LUCRF’s member profile has also given Gavin an interesting challenge when it comes to managing the portfolio, and he is keenly aware of members’ needs when going into a fee negotiation.

“That’s a hobbyhorse of mine, as many people know,” he says. “There is still too much money that goes to agents in the system, rather than the principals in the system – that is, the members – and fund manager profit margins are still too high.”

Due to LUCRF’s size, he says, the fund will “generally never write the biggest mandates in the industry”.

“The way we try to get around it is to try to be nimble and help seed either new managers or new strategies from established managers,” he explains. “We’re lucky we have an investment committee that recognises the need to take on enough risk.

“A lot of these things are uncomfortable at the time. Being the first or second client for a new manager is not comfortable, but generally speaking, it’s worked out pretty well.”

LUCRF’s portfolio is, unsurprisingly, also linked to how much risk it requires.

“My observation for some time has been that the financial services sector seems to spend a lot of time devising products seemingly for other members of the financial services sector,” Gavin says. “So how we think about risk [is critical], along with how we think about a superannuation balance that, for most of our members, will need to be paired with at

least a partial age pension. But that doesn’t mean it’s a one-way bet on growth assets.”

In 2015, LUCRF chief executive Charlie Donnelly and independent director Judith Smith began working with the investment team and investment committee to re-envision LUCRF’s portfolio based on the fund’s demographics, taking into consideration that one of the biggest risks to members was “not taking enough risk”.

That led the fund to add 7 per cent to listed equities in 2015-16, Gavin says.

The right amount of risk

Once Gavin joined, in 2016, LUCRF continued to add “a little more risk to the portfolio, but only at the margin”, he says.

The fund also began developing a dynamic asset allocation philosophy and process.

“We had to spend a fair bit of time before we started making tilts to the portfolio on a quarterly basis. This included asking, ‘What’s our philosophy, what’s our process and what’s our reference portfolio?’ And, probably most importantly, ‘How are we going to measure this?’ ” he explains.

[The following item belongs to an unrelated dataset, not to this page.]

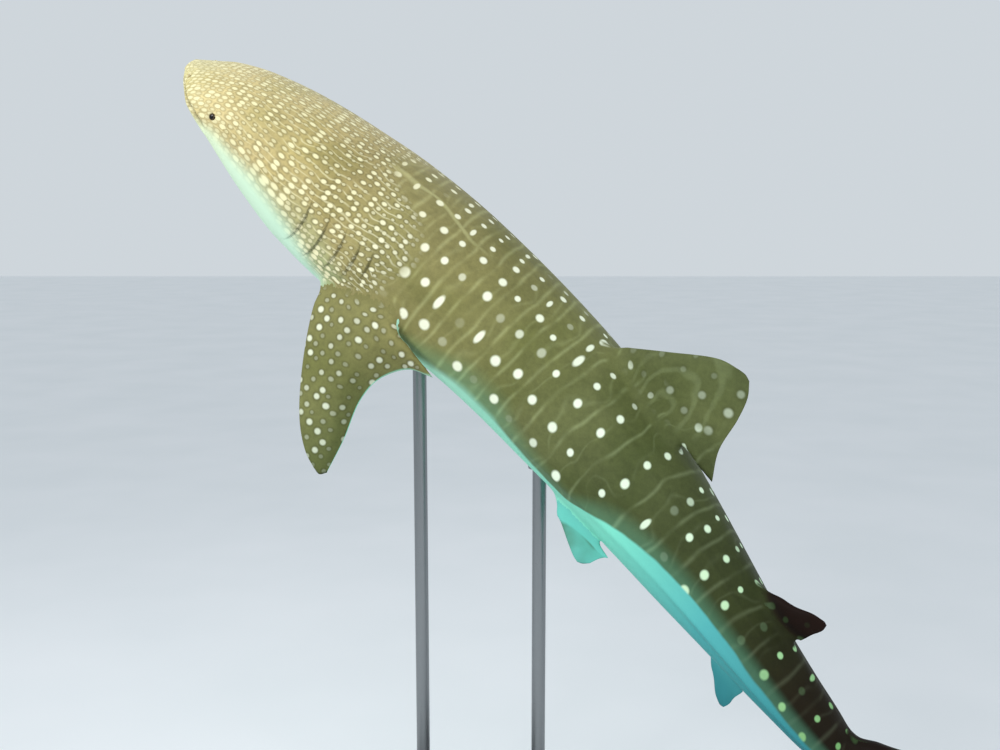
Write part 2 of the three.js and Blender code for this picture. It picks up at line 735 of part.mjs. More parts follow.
const SKIN = '#6b6848';
const HEAD_SKIN = '#8b8058';
const FIN_SKIN = '#5a573c';
const EYE_DARK = '#14120f';
const STAND_GREY = '#3b3d40';

function addNode(parent, name, solid, material) {
  const mesh = solid.getMesh();
  const geometry = new THREE.BufferGeometry();
  geometry.setAttribute('position', new THREE.BufferAttribute(mesh.vertProperties, mesh.numProp));
  geometry.setIndex(new THREE.BufferAttribute(mesh.triVerts, 1));
  geometry.computeVertexNormals();
  const node = new THREE.Mesh(geometry, material);
  node.name = name;
  parent.add(node);
  return node;
}

const clearance = swollenBody();
const clearOfBody = (solid) => largestPiece(solid.subtract(clearance));

addNode(shark, 'head', headSolid(), finish(HEAD_SKIN, 0.6));
addNode(shark, 'trunk_front', bodyLength(HEAD_END, FRONT_END), finish(SKIN, 0.6));
addNode(shark, 'trunk_mid', bodyLength(FRONT_END, MIDDLE_END), finish(SKIN, 0.6));
addNode(shark, 'trunk_rear', bodyLength(MIDDLE_END, REAR_END), finish(SKIN, 0.6));
addNode(shark, 'tail', bodyLength(REAR_END, TAIL_END), finish(SKIN, 0.6));
addNode(shark, 'caudal_fin', caudalSolid(), finish(FIN_SKIN, 0.6));
addNode(shark, 'dorsal_fin_first', clearOfBody(middleFin(FIRST_DORSAL, backAt, 1)), finish(FIN_SKIN, 0.6));
addNode(shark, 'dorsal_fin_second', clearOfBody(middleFin(SECOND_DORSAL, backAt, 1)), finish(FIN_SKIN, 0.6));
addNode(shark, 'anal_fin', clearOfBody(middleFin(ANAL_FIN, bellyAt, -1)), finish(FIN_SKIN, 0.6));

const SIDES = { left: -1, right: 1 };
Object.entries(SIDES).forEach(([side, hand]) => {
  const { centre } = eyePlace(hand);
  addNode(shark, `eye_${side}`, ball(EYE_RADIUS, centre), finish(EYE_DARK, 0.1));
  addNode(shark, `pectoral_fin_${side}`, clearOfBody(pairedFin(PECTORAL, hand)), finish(FIN_SKIN, 0.6));
  addNode(shark, `pelvic_fin_${side}`, clearOfBody(pairedFin(PELVIC, hand)), finish(FIN_SKIN, 0.6));
});

// Stand: a flat plate and two rods whose cups fit the belly
const stand = new THREE.Group();
stand.name = 'stand';

function baseGeometry() {
  const x = BASE_LENGTH / 2;
  const y = BASE_WIDTH / 2;
  const r = BASE_CORNER;
  const outline = new THREE.Shape();
  outline.moveTo(-x + r, -y);
  outline.lineTo(x - r, -y);
  outline.absarc(x - r, -y + r, r, -Math.PI / 2, 0);
  outline.lineTo(x, y - r);
  outline.absarc(x - r, y - r, r, 0, Math.PI / 2);
  outline.lineTo(-x + r, y);
  outline.absarc(-x + r, y - r, r, Math.PI / 2, Math.PI);
  outline.lineTo(-x, -y + r);
  outline.absarc(-x + r, -y + r, r, Math.PI, Math.PI * 1.5);
  return new THREE.ExtrudeGeometry(outline, {
    depth: BASE_THICK - 2 * BASE_BEVEL,
    curveSegments: 6,
    bevelEnabled: true,
    bevelThickness: BASE_BEVEL,
    bevelSize: BASE_BEVEL,
    bevelOffset: -BASE_BEVEL,
    bevelSegments: 1,
  });
}

function upright(radius, bottom, top, place, sides = 24) {
  const geometry = new THREE.CylinderGeometry(radius, radius, top - bottom, sides);
  geometry.rotateX(Math.PI / 2);
  geometry.translate(place.x, place.y, (top + bottom) / 2);
  return solidFromGeometry(geometry);
}

function rodSolid(place, station) {
  const foot = BASE_THICK + JOINT_GAP;
  const touch = skinPoint(station, -80, 1).applyMatrix4(shark.matrixWorld).z;
  const body = clearance.transform(shark.matrixWorld.elements);
  const rod = upright(ROD_RADIUS, foot, touch, place)
    .add(upright(ROD_FOOT_RADIUS, foot, foot + ROD_FOOT_THICK, place, 32))
    .add(upright(ROD_CUP_RADIUS, touch - ROD_CUP_DEPTH, touch + ROD_CUP_DEPTH, place, 32));
  return largestPiece(rod.subtract(body));
}

function baseSolid() {
  const slab = solidFromGeometry(baseGeometry());
  return slab.translate([0, 0, BASE_BEVEL]);
}

addNode(stand, 'stand_base', baseSolid(), finish(STAND_GREY, 0.5, 0.6));
addNode(stand, 'stand_rod_front', rodSolid(ROD_FRONT, ROD_FRONT_STATION), finish(STAND_GREY, 0.4, 0.8));
addNode(stand, 'stand_rod_rear', rodSolid(ROD_REAR, ROD_REAR_STATION), finish(STAND_GREY, 0.4, 0.8));

const group = new THREE.Group();
group.name = 'display_model';
group.add(shark, stand);

export default group;
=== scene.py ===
import logging
import math
from dataclasses import dataclass
from enum import Enum
from typing import Callable

import bpy
import numpy as np
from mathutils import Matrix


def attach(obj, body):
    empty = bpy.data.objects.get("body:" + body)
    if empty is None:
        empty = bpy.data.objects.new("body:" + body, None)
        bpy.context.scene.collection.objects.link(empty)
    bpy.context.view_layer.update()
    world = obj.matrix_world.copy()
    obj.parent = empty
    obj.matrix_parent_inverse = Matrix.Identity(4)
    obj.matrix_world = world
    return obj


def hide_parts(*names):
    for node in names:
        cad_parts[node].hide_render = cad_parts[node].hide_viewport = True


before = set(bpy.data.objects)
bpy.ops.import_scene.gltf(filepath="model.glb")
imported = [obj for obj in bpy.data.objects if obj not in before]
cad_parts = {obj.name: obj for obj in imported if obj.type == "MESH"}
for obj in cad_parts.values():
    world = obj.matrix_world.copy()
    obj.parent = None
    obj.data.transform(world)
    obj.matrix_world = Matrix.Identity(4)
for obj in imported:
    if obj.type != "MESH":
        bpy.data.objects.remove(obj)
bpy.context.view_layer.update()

logging.basicConfig(level=logging.INFO, format="%(message)s")
LOG = logging.getLogger("whale_shark")

Array = np.ndarray
Curve = Callable[[Array], Array]
Stops = tuple[tuple[float, str], ...]

# Lengths are metres; the animal's own sizes are fractions of its total length
TOTAL_LENGTH = 6.0
SECTION_POWER = 2.2
DETAIL = 1.0
HIDE_MAPS = ("Flank", "Spread", "Place", "Tone", "Fleck", "Dress", "Arch")
FLESH_NODES = (
    "head", "trunk_front", "trunk_mid", "trunk_rear", "tail", "caudal_fin", "dorsal_fin_first", "dorsal_fin_second",
    "anal_fin", "pectoral_fin_left", "pectoral_fin_right", "pelvic_fin_left", "pelvic_fin_right",
)


class Hand(Enum):
    """The animal's own sides."""

    LEFT = -1
    RIGHT = 1


def ramp(low: float, high: float, value: Array) -> Array:
    """Rises smoothly from 0 at low to 1 at high."""
    f = np.clip((np.asarray(value, float) - low) / (high - low), 0.0, 1.0)
    return f * f * (3.0 - 2.0 * f)


def bump_at(value: Array, middle: Array, reach: Array) -> Array:
    """A soft hump of height 1 at the middle that dies away past the reach."""
    return np.exp(-(((value - middle) / reach) ** 2))


def smooth_through(places: list[float], values: list[float]) -> Curve:
    """Makes a smooth curve through rows of values that never overshoots between two rows.

    Args:
        places: Where the values stand, rising.
        values: The value at each place.

    Returns:
        A function that reads the curve at an array of places.
    """
    x, y = np.asarray(places, float), np.asarray(values, float)
    slopes = np.diff(y) / np.diff(x)
    product, total = slopes[:-1] * slopes[1:], slopes[:-1] + slopes[1:]
    inner = np.where(product > 0, 2 * product / np.where(total == 0, 1.0, total), 0.0)
    tangents = np.concatenate([slopes[:1], inner, slopes[-1:]])

    def read(place: Array) -> Array:
        """Reads the curve."""
        at = np.clip(place, x[0], x[-1])
        i = np.clip(np.searchsorted(x, at, side="left") - 1, 0, len(x) - 2)
        span, rise = x[i + 1] - x[i], y[i + 1] - y[i]
        f = (at - x[i]) / span
        a, b = tangents[i] * span - rise, rise - tangents[i + 1] * span
        return y[i] + rise * f + f * (1 - f) * (a * (1 - f) + b * f)

    return read


def curve_through(points: Array, places: Array) -> Array:
    """Reads a centripetal curve through points.

    Args:
        points: The points that the curve passes.
        places: Where to read it, from 0 at the first point to 1 at the last.

    Returns:
        One point for each place.
    """
    padded = np.vstack([2 * points[0] - points[1], points, 2 * points[-1] - points[-2]])
    count = len(points)
    t = np.clip(places, 0.0, 1.0) * (count - 1)
    i = np.minimum(t.astype(int), count - 2)
    w = (t - i)[:, None]
    p0, p1, p2, p3 = (padded[i + k] for k in range(4))
    d0, d1, d2 = (np.sqrt(np.linalg.norm(b - a, axis=1))[:, None] for a, b in ((p0, p1), (p1, p2), (p2, p3)))
    t1 = ((p1 - p0) / d0 - (p2 - p0) / (d0 + d1) + (p2 - p1) / d1) * d1
    t2 = ((p2 - p1) / d1 - (p3 - p1) / (d1 + d2) + (p3 - p2) / d2) * d1
    return p1 + t1 * w + (3 * (p2 - p1) - 2 * t1 - t2) * w**2 + (2 * (p1 - p2) + t1 + t2) * w**3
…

Infrastructure now forms about 5 per cent of the fund, compared with as much as 13 per cent for some peers.

“With respect to liquid alternatives, that was about 16 per cent before I started and now it’s about 12 per cent,” Gavin says. “Our fund, unlike most industry funds, has expressed its preference for alternatives in terms of liquid alternatives, rather than infrastructure and private equity. That has hurt, as anything with duration has done well over the last decade. Conversely, anything without duration (like most liquid alternatives) has been left behind.”

Another asset class Gavin speaks passionately about is private equity, although he describes its current fee model as “warped”.

“It is just a classic case of being a model that doesn’t work in favour of the buyer – and in this case the buyer is our industry fund members,” he says. “There’s a heap of dry powder around in the world of private equity at the moment. I’ve got concerns about the amount of money raised versus the [number] of opportunities out there. We may do it again but it will probably not be in the traditional model either.”

Despite an outlook for 2019 that is indeed “more challenging than usual”, he adds that “most of the traditional economic indicators that we look at are still broadly positive”.

“Equities could still earn high single-digit or even low double-digit returns in 2019, particularly given the falls of late 2018, but the unwinding of quantitative easing will probably lead to continued volatility in 2019, as there is no historical parallel for this unwind.

“The Australian economy has gone for 27 years without a recession, which does make you worry that the next one could be a doozy, especially if combined with a housing downturn. The role of industry funds in helping with that transition is going to be important…in helping finance the economy…stepping in and plugging the liquidity gaps, and earning a compelling return for members in the process.”